First off, it pulls the Colleen Hoover trademark move of I DID NOT SEE THAT COMING. I usually spot a plot twist a mile off but as usual, I was reading along and then WTF? That totally makes sense now but UNEXPECTEDNESS. Now, ordinarily, any time I mention a book to someone and say I didn't expect the plot twist, they totally saw it coming so maybe I'm a strange person but every time I've read a Hoover, she stuns me with something that both works completely in the plot and also surprises me. I prize her ability to astonish.

Characters. I like hers. They're believable and have strong motivations I understand even if I wouldn't necessarily make the same choices. Also, I liked Auburn's name and that she was smarter than I initially thought she'd be.

Here's a Pride and Prejudice remark for ya...I wondered even as a fifteen year old why Elizabeth Bennet wouldn't just marry stupid Mr. Collins to help her family. Well, Auburn makes a decision to get involved with someone because it will help her family and while it's not a true romantic's choice from the heart, I would've done the same thing. Even if I knew, as she does, that it's the wrong choice, it's a wrong choice made for the right reasons.

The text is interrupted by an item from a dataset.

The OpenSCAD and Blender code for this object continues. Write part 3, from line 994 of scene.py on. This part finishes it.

This is an enhanced ebook so you actually get images of Owen's art and it's awesome. It really adds to the experience to have that aesthetic interwoven so COOLNESS.

What I Didn't Love

The antagonist's real motivation is never super clear. Is it jealousy? Is it misguided and rather warped family loyalty? Is it just evil? It left me with questions and I thought it muddied the resolution that I had to put it down to an entitlement complex.

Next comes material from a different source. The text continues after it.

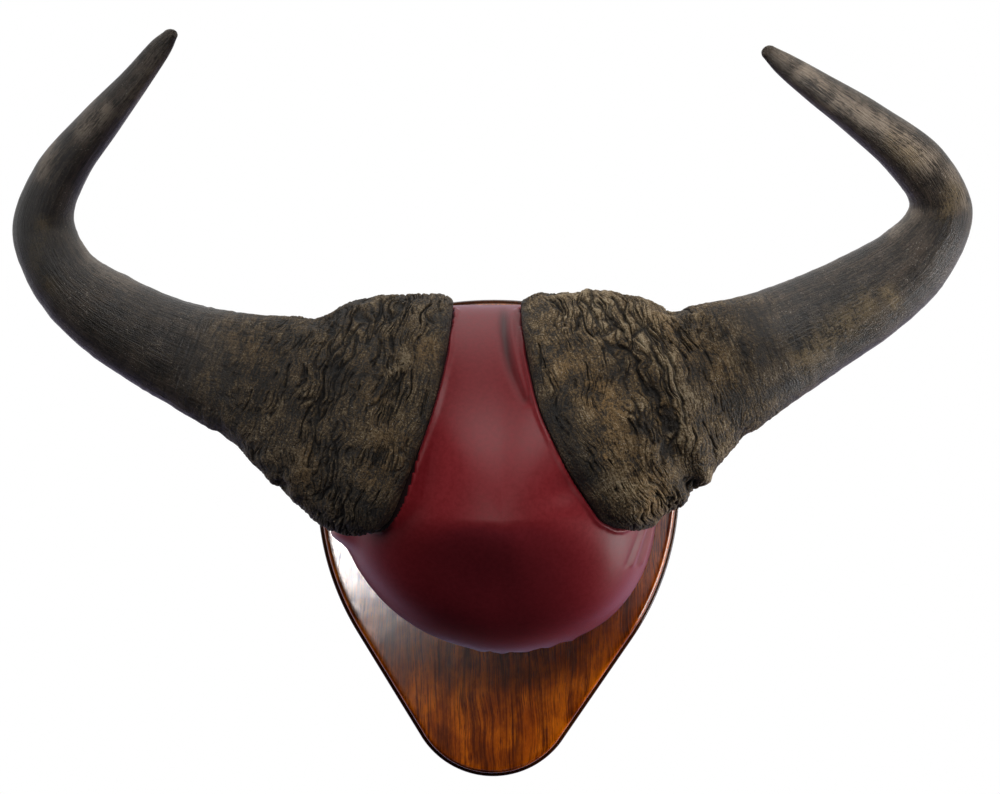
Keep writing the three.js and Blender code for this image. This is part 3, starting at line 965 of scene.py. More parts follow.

The fact that the protags are so YOUNG. I realize it's new adult and they do realistically act like twenty year olds, even when it's cringeworthy. I feel old now. It's like when I read Just One Day and I thought, dear lord someone get this girl into counseling!

The repeated jokes about Owen's initials being OMG. Not actually that amusing.

My Verdict:

Read it> But read Slammed and Hopeless as well because Awesome! And let me know if you saw the plot twist coming!

Wednesday, January 28, 2015

I Love My Wal-Mart Babies

Back before Christmas, my SweetPea's grandmother asked her if she wanted to look at the American Girl catalog. She had designs on purchasing a Bitty Baby doll for my baby doll devotee. SP surveyed the offerings and shook her head. "I yuv my walmart babies," She said and hustled off to play with her dolls.

I thought about that a lot recently.

See, the Fish Sticks are total Walmart Babies. Not fancy, not rarefied or even highly prized by others. They're common, in their way. Poor and troubled and defiant and sometimes brilliant and heartbreakingly sweet.

I have a colleague who, because of parents' ability to make teacher-choice each year, regularly gets children dressed in head to toe Under Armour or Matilda Jane outfits, who bring their iPad minis and iPods to school to play with at recess, who have huge remote control helicopters and an abundance of American Girl dolls for show and tell. For the Christmas party, she had a fruit tray brought in that would have done an upscale bridal shower proud. Her gifts under the classroom tree ranged from Yankee Candles to Olive Garden gift cards. Her students get better grades than my students. Their handwriting is neater and they turn in their homework and their parents volunteer for parties.

My students come oftentimes in the sweatpants they slept in or a pair of too-tight last year's jeans or a weather-inappropriate easter dress that's too small. They have fights over hooks in the closet, they have meltdowns and drop the f-bomb if someone marks on their paper, they have a million excuses why it's someone else's fault. For Christmas, we had the cookies I baked and the juice boxes I bought. My gift under the tree was a picture a student drew for me. Their handwriting is messy, they announce "I can't do this" before they've even looked at a math page, their parents show up only to yell at me and homework is no longer something I bother to assign--I just give class time and help with it.

I wouldn't trade. I love my WalMart babies the best.

Saturday, January 17, 2015

By The Seat of My Pants

Ever since July when I started ghosting romance, I've been an outliner. I was never a plotter. Oh, sure I had a vague idea that Y and Z needed to happen before the end of a story but that was in some esoteric way off in the distance. I would then skip through meadows of quippy dialogue without much direction or purpose.

Once writing became equated with income, I straightened up and started thinking about pacing and plot points. So when I had a window of time in December to write for just myself, I dutifully tapped out an outline. For a stand-alone YA contemporary romance of about 30K words.

I am now 35K words in to a paranormal YA romance that has morphed into something unrecognizable because i made an outline and then went with my gut. My gut doesn't know crap about pacing or events, by the way. My gut likes cutesy banter and some emotional angst and a truckload of directionless meandering that an editor once told me is acronymed as NOGAS as in "no one gives a shit".  Yeah, that should be my new nickname.

I'm floundering under the weight of this hot mess of a story. I can already see the temptation to double back and fix some stuff in the beginning from before I realized it was going to be paranormal...the fact that I 'realized' it would be paranormal instead of planning it shows a certain ignorance, does it not? I'm plowing on to the end but I'm discouraged. It's formless, yet bowing under its own weight.

I thought that writing a few hundred thousand words for money had improved my technique but I've fallen back into old bad habits.

So, what are your bad writing habits? Favorite pitfalls?